As he sat down before a handful of reporters at the Lakers' practice facility after morning shootaround Saturday, World Peace hardly sounded anxious about his return.

"I don't like to rush the time," World Peace said. "When 7:30 is here, those questions will be here."

He said those words with calmness. The Lakers expect World Peace's return, as Coach Mike Brown put it, will "provide energy and toughness." And for a series that has veered off the tracks since they took a 3-1 lead, the Lakers believe his presence alone will mark the missing link they need to at least survive another day. 
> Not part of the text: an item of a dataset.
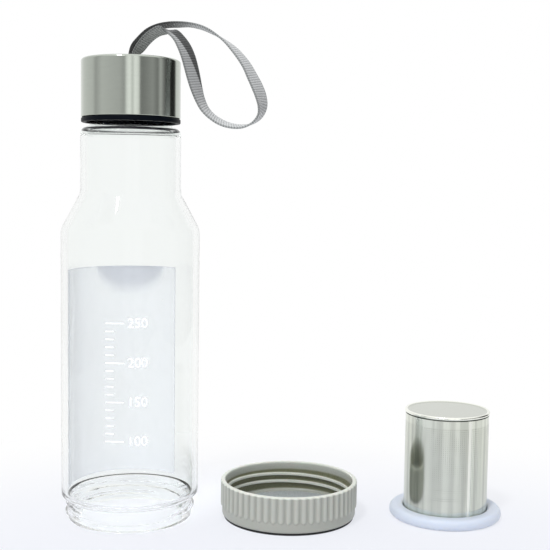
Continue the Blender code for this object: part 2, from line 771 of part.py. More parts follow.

Yet, there's a huge danger in the Lakers' viewing World Peace as their ace in the hole. And the Lakers forward was the first to admit it.

"It's about what we're going to do, collectively," World Peace said. "It's not about anything individual. Obviously, I was missing and I'm going to help our team. But it's going to be more about what I'm going to do individually. Whatever happens collectively, that's what's most important."

It sure is.



World Peace can help in many areas.

He says he is "one of the best defenders of all time," that he'll guard "whoever is on fire, whoever is scoring and whoever is a problem." After averaging 14 points per game in April, World Peace envisioned remaining a defensive stopper when Kobe Bryant was on the floor and pushing up his offensive game when Matt Barnes was in the lineup.

He briefly mentioned his heroic performance in Game 7 of the 2010 NBA Finals, "one of the biggest games in Lakers history" as he put it, to suggest he's prepared for big moments. 

But none of these qualities mean anything if the Lakers don't feed off his energy.

The Lakers will be in trouble if Andrew Bynum and Pau Gasol aren't aggressive enough in working through double teams and getting back on defense. They can't hope for Kobe Bryant's prolific scoring to bail them out of a bad performance since it hasn't happened two times already. The Nuggets relentless' double-teaming of the Big Three won't stop if role players don't knock down open shots.

World Peace's returns can't solve all those problems.

Accounts say World Peace has remained in peak conditioning during his suspension. But there's no substitute for game shape. World Peace became the team's most consistent player in April. Yet it's possible he'll press too hard or, at worst, lack the same level of engagement. World Peace vowed he'll simply "move forward" in controlling his emotions. But the fact that he still accuses Harden of running up behind him and instigating the altercation that led to his suspension shows World Peace may not fully grasp how he needs to take more responsibility for his actions.

"It's hard to say we're missing one person," World Peace said. "It's just great to be together. That's the best thing about today."